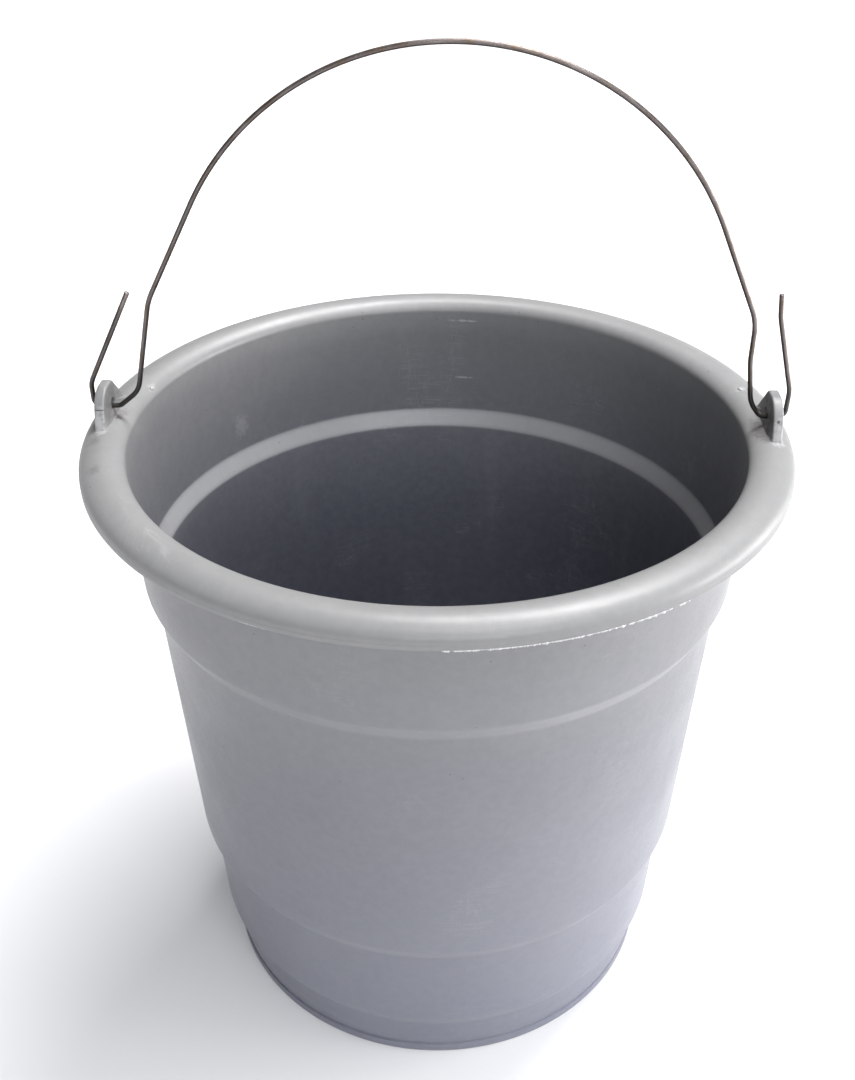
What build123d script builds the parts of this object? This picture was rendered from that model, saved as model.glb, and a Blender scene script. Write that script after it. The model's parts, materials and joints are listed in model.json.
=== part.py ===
from build123d import *
import os
from math import acos, atan2, cos, degrees, hypot, radians, sin, tan

# Mortar bucket: a one-shot plastic tub with a rolled rim and two ears, and a steel wire bail.
# Frame: +Z up, origin on the ground under the tub's axis, bail hinge along X. Millimetres.
# The tub is one moulding. It is built as six solids that meet face to face: foot ring, floor,
# wall, rolled rim and two ears. The bail is one bent wire that swings in the ears' holes.

# ---- Tub: driving dimensions ----
bucket_height = 286.0          # ground to the crown of the rim
rim_diameter = 300.0           # over the rim
rim_width = 18.8               # rim, from mouth to outer edge
rim_rise = 6.1                 # crown above the widest point of the rim
rim_skirt = 2.4                # straight lip below the widest point
rim_thickness = 2.6
wall_thickness = 2.6
draft_angle = 3.0              # lean of the wall, in degrees
step_depth = 4.4               # how far each nesting step narrows the wall
step_drop = 8.5                # height of a step's sloping face
step_bend = 4.0                # radius where a step turns into the wall
upper_step_below_crown = 60.0
middle_step_height = 87.0      # upper edge of the step, above the ground
lower_step_height = 31.0
foot_height = 4.6
foot_width = 3.4               # radial width of the ring that the bucket stands on
foot_edge = 0.8                # rounding of the foot's lower outer edge
foot_bead = 0.4                # how far the foot stands out past the wall's line
groove_height = 2.2            # groove above the foot
groove_depth = 0.6
floor_thickness = 2.8
floor_corner = 5.0             # radius inside, where the floor turns up into the wall

# ---- Ears ----
ear_thickness = 4.2
ear_inset = 1.5                # inner face of an ear, inside the middle of the rim
ear_height = 15.1              # above the crown of the rim
ear_foot_front = 16.5          # where the front edge meets the crown, from the hinge
ear_foot_back = 17.3
ear_top_front = 11.5           # ends of the ear's top edge, from the hinge
ear_top_back = 2.4
ear_front_round = 11.0
ear_back_round = 5.5
ear_root = 4.0                 # depth of the ear below the crown, cut to the rim's curve
hole_diameter = 5.0

# ---- Bail ----
wire_diameter = 2.1
wire_rest_gap = 0.2            # air under the wire where it lies in the hole
hinge_above_crown = 3.7        # axis of the wire in the holes
crown_inset = 22.6             # the bail's round top is this much smaller than the ears' gap
crown_rise = 31.85             # centre of the round top above the hinge
crown_offset = 5.9             # the round top is bent a little to one side
wire_hook = 3.0                # tight bend at a hole

# Each leg's bends from the round top down to the hole: inset from the ear's inner face, height
# above the hinge, bend radius. Each free end's bends and its cut end: outset from the ear's
# outer face, height above the hinge, bend radius.
left_leg = [(20.95, 47.5, 30.0), (11.8, 7.2, 12.0), (3.0, 0.0, wire_hook)]
left_free_end = [(4.0, 0.0, wire_hook), (4.0, 10.5, 10.0), (-17.1, 51.3, None)]
right_leg = [(10.0, 42.5, 25.0), (9.9, 25.0, 40.0), (7.3, 6.2, 14.0), (2.6, 0.0, wire_hook)]
right_free_end = [(3.8, 0.0, wire_hook), (4.0, 12.0, 15.0), (-4.6, 44.5, 20.0), (-5.6, 54.2, None)]

# ---- Derived sizes ----
lean = tan(radians(draft_angle))
mouth_radius = rim_diameter / 2 - rim_width
rim_middle = rim_diameter / 2 - rim_width / 2
rim_seat = bucket_height - rim_rise            # where the wall ends and the rim begins
step_tops = [bucket_height - upper_step_below_crown, middle_step_height, lower_step_height]
floor_top = foot_height + floor_thickness
dish_top = floor_top + floor_corner            # where the floor's turned-up edge meets the wall
ear_inner = rim_middle - ear_inset
ear_outer = ear_inner + ear_thickness
hinge_height = bucket_height + hinge_above_crown
wire_radius = wire_diameter / 2
hole_height = hinge_height - wire_radius - wire_rest_gap + hole_diameter / 2
crown_radius = ear_inner - crown_inset
crown_centre = (crown_offset, hinge_height + crown_rise)


def wall_corners(inset, lower_end):
    """Corners of the tapered, stepped wall from the rim down to lower_end, moved in by inset."""
    radius = mouth_radius + wall_thickness - inset
    height = rim_seat
    corners = [(radius, height)]
    for step_top in step_tops:
        radius -= lean * (height - step_top)
        corners.append((radius, step_top))
        radius -= step_depth
        height = step_top - step_drop
        corners.append((radius, height))
    corners.append((radius - lean * (height - lower_end), lower_end))
    return corners


def wall_radius(inset, height):
    """Radius of the wall near its foot, at a height below the lowest step."""
    return wall_corners(inset, height)[-1][0]


def turned(outline):
    """Solid of revolution of a closed outline of radius and height, with its seam at the back."""
    return revolve(Plane.YZ * make_face(outline), Axis.Z)


def build_wall():
    outside = FilletPolyline(*wall_corners(0, dish_top), radius=step_bend)
    inside = FilletPolyline(*wall_corners(wall_thickness, dish_top), radius=step_bend)
    top = Line(outside @ 0, inside @ 0)
    bottom = Line(outside @ 1, inside @ 1)
    return turned(Curve() + [outside, inside, top, bottom])


def build_floor():
    """A shallow dish: flat floor with a turned-up edge, grooved outside just above the foot."""
    groove_radius = wall_radius(groove_depth, foot_height)
    groove_top = foot_height + groove_height
    inner_edge = wall_radius(wall_thickness, dish_top)
    corner_start = inner_edge - floor_corner
    outline = Polyline(
        (corner_start, floor_top),
        (0, floor_top),
        (0, foot_height),
        (groove_radius, foot_height),
        (groove_radius, groove_top),
        (wall_radius(0, groove_top), groove_top),
        (wall_radius(0, dish_top), dish_top),
        (inner_edge, dish_top),
    )
    corner = CenterArc((corner_start, dish_top), floor_corner, 270, 90)
    return turned(Curve() + [outline, corner])


def build_foot():
    outer_edge = wall_radius(0, 0) + foot_bead
    inner_edge = outer_edge - foot_width
    outline = FilletPolyline(
        (inner_edge, 0), (outer_edge, 0), (outer_edge, foot_height), (inner_edge, foot_height),
        radius=[foot_edge, foot_edge / 2],
    )
    return turned(Curve() + [outline, Line(outline @ 1, outline @ 0)])


def rim_arch(inset):
    """Half-round arch of the rim's section, from its outer side over the crown to the mouth."""
    return EllipticalCenterArc(
        (rim_middle, rim_seat), rim_width / 2 - inset, rim_rise - inset, arc_size=180,
    )


def build_rim():
    """Inverted channel: the arch springs from the wall and ends in a short outer skirt."""
    outer, inner = rim_arch(0), rim_arch(rim_thickness)
    skirt_end = rim_seat - rim_skirt
    skirt = Polyline(
        outer @ 0,
        (rim_diameter / 2, skirt_end),
        (rim_diameter / 2 - rim_thickness, skirt_end),
        inner @ 0,
    )
    return turned(Curve() + [outer, inner, skirt, Line(outer @ 1, inner @ 1)])


def build_ear(side):
    """Upright plate on the rim's crown, cut to the rim's curve, with a hole for the wire."""
    crown = bucket_height
    outline = FilletPolyline(
        (-ear_foot_front, crown - ear_root),
        (-ear_foot_front, crown),
        (-ear_top_front, crown + ear_height),
        (ear_top_back, crown + ear_height),
        (ear_foot_back, crown),
        (ear_foot_back, crown - ear_root),
        radius=[ear_front_round, ear_front_round, ear_back_round, ear_back_round],
    )
    face = make_face(Curve() + [outline, Line(outline @ 1, outline @ 0)])
    plate = extrude(Plane.YZ * face, ear_thickness)
    hole = Plane.YZ * Pos(0, hole_height) * Circle(hole_diameter / 2)
    plate = Pos(ear_inner, 0, 0) * (plate - extrude(hole, ear_thickness))
    rim_envelope = turned(Curve() + [rim_arch(0), Line(rim_arch(0) @ 1, rim_arch(0) @ 0)])
    ear = plate - rim_envelope
    return ear if side > 0 else mirror(ear, Plane.YZ)


def leg_line(side, leg, free_end):
    """Centre line of one side of the bail, from the round top through the hole to the cut end."""
    knee = (side * (ear_inner - leg[0][0]), hinge_height + leg[0][1])
    across, up = knee[0] - crown_offset, knee[1] - crown_centre[1]
    angle = atan2(up, across) + side * acos(crown_radius / hypot(across, up))
    start = (crown_centre[0] + crown_radius * cos(angle), crown_centre[1] + crown_radius * sin(angle))
    bends = [(side * (ear_inner - inset), hinge_height + rise) for inset, rise, _ in leg]
    bends += [(side * (ear_outer + outset), hinge_height + rise) for outset, rise, _ in free_end]
    radii = [radius for _, _, radius in leg + free_end[:-1]]
    return FilletPolyline(start, *bends, radius=radii), degrees(angle)


def build_bail():
    left, left_angle = leg_line(-1, left_leg, left_free_end)
    right, right_angle = leg_line(1, right_leg, right_free_end)
    crown = CenterArc(crown_centre, crown_radius, right_angle, left_angle - right_angle)
    path = Plane.XZ * (Curve() + [left, crown, right])
    path = Wire(path.edges())
    section = Plane(origin=path @ 0, z_dir=path % 0) * Circle(wire_radius)
    return sweep(section, path=path)


nodes = {
    "foot_ring": build_foot(),
    "bucket_floor": build_floor(),
    "bucket_wall": build_wall(),
    "rolled_rim": build_rim(),
    "bail_ear_left": build_ear(-1),
    "bail_ear_right": build_ear(1),
    "wire_bail": build_bail(),
}

os.makedirs("parts", exist_ok=True)
for name, shape in nodes.items():
    shape.label = name
    export_step(shape, f"parts/{name}.step")
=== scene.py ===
import json
from math import acos, asin, atan2, cos, degrees, hypot, pi, radians, sin, sqrt, tan

import bmesh
import bpy
from bpy.props import FloatProperty, FloatVectorProperty, IntProperty, PointerProperty
from mathutils import Matrix, Vector, noise


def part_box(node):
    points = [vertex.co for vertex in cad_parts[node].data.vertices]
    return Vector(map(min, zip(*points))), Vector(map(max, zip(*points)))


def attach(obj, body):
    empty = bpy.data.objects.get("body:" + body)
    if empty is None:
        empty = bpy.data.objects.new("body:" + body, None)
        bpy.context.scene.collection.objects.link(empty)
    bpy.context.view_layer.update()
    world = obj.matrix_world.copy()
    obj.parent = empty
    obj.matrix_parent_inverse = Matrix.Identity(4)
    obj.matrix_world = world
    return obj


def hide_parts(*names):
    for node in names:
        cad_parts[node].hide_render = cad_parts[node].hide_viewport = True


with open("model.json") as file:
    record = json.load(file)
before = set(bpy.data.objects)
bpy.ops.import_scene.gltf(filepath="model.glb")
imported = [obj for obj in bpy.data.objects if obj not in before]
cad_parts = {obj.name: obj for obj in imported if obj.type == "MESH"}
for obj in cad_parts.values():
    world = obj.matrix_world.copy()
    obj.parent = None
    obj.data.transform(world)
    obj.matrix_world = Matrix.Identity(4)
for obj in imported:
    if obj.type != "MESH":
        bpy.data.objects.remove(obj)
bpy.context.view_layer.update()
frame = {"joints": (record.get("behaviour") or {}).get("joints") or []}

bl_info = {
    "name": "Mortar Bucket",
    "version": (1, 0, 0),
    "blender": (4, 5, 0),
    "location": "3D View > Sidebar > Mortar Bucket",
    "description": "Moulds a builder's bucket with nesting steps and bends its wire bail",
    "category": "Object",
}

MM = 0.001

# Places taken from the frame: crown and edge of the rim, seat of the wall, foot, ears and hinge.
RIM_LOW, RIM_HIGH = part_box("rolled_rim")
WALL_LOW, WALL_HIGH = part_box("bucket_wall")
FOOT_LOW, FOOT_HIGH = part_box("foot_ring")
EAR_LOW, EAR_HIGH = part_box("bail_ear_right")
HINGE_HEIGHT = frame["joints"][0]["pos_m"][2]
EAR_THICKNESS = EAR_HIGH.x - EAR_LOW.x


def length(name, default, description):
    """A length in metres that a user can change, given here in millimetres."""
    return FloatProperty(name=name, description=description, default=default * MM, min=0.0,
                         unit="LENGTH", precision=4)


def colour(name, default, description):
    return FloatVectorProperty(name=name, description=description, default=default, size=3,
                               subtype="COLOR", min=0.0, max=1.0)


# ---------------------------------------------------------------- sizes and colours


class TubSizes(bpy.types.PropertyGroup):
    rim_width: length("Rim width", 18.8, "Rim, from the mouth to its outer edge")
    rim_thickness: length("Rim thickness", 2.6, "Plastic in the rim")
    wall: length("Wall", 2.6, "Plastic in the wall")
    draft: FloatProperty(name="Draft", description="Lean of the wall", default=radians(3.0),
                         subtype="ANGLE")
    step_depth: length("Step depth", 4.4, "How far each nesting step narrows the wall")
    step_drop: length("Step drop", 8.5, "Height of a step's sloping face")
    step_bend: length("Step bend", 4.0, "Radius where a step turns into the wall")
    upper_step: length("Upper step", 60.0, "Upper step's edge, below the crown")
    middle_step: length("Middle step", 87.0, "Middle step's edge, above the ground")
    lower_step: length("Lower step", 31.0, "Lower step's edge, above the ground")
    foot_width: length("Foot width", 3.4, "Ring that the bucket stands on")
    groove_height: length("Groove height", 2.2, "Groove above the foot")
    groove_depth: length("Groove depth", 0.6, "Groove above the foot")
    floor: length("Floor", 2.8, "Plastic in the floor")
    floor_corner: length("Floor corner", 5.0, "Radius where the floor turns up into the wall")
    parting_line: length("Parting line", 0.13, "Depth of the mould's line round the rim")
    unevenness: length("Unevenness", 0.22, "How far the cooled wall strays from true")
    turns: IntProperty(name="Turns", description="Faces round the tub", default=480, min=48)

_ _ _

- Written exercise
Exactly reproduce the stretch from the line with "left_angle - right_angle)" through the line with "obj.matrix_world = world", including both ends and nothing else.

- Complete output
    crown = CenterArc(crown_centre, crown_radius, right_angle, left_angle - right_angle)
    path = Plane.XZ * (Curve() + [left, crown, right])
    path = Wire(path.edges())
    section = Plane(origin=path @ 0, z_dir=path % 0) * Circle(wire_radius)
    return sweep(section, path=path)


nodes = {
    "foot_ring": build_foot(),
    "bucket_floor": build_floor(),
    "bucket_wall": build_wall(),
    "rolled_rim": build_rim(),
    "bail_ear_left": build_ear(-1),
    "bail_ear_right": build_ear(1),
    "wire_bail": build_bail(),
}

os.makedirs("parts", exist_ok=True)
for name, shape in nodes.items():
    shape.label = name
    export_step(shape, f"parts/{name}.step")
=== scene.py ===
import json
from math import acos, asin, atan2, cos, degrees, hypot, pi, radians, sin, sqrt, tan

import bmesh
import bpy
from bpy.props import FloatProperty, FloatVectorProperty, IntProperty, PointerProperty
from mathutils import Matrix, Vector, noise


def part_box(node):
    points = [vertex.co for vertex in cad_parts[node].data.vertices]
    return Vector(map(min, zip(*points))), Vector(map(max, zip(*points)))


def attach(obj, body):
    empty = bpy.data.objects.get("body:" + body)
    if empty is None:
        empty = bpy.data.objects.new("body:" + body, None)
        bpy.context.scene.collection.objects.link(empty)
    bpy.context.view_layer.update()
    world = obj.matrix_world.copy()
    obj.parent = empty
    obj.matrix_parent_inverse = Matrix.Identity(4)
    obj.matrix_world = world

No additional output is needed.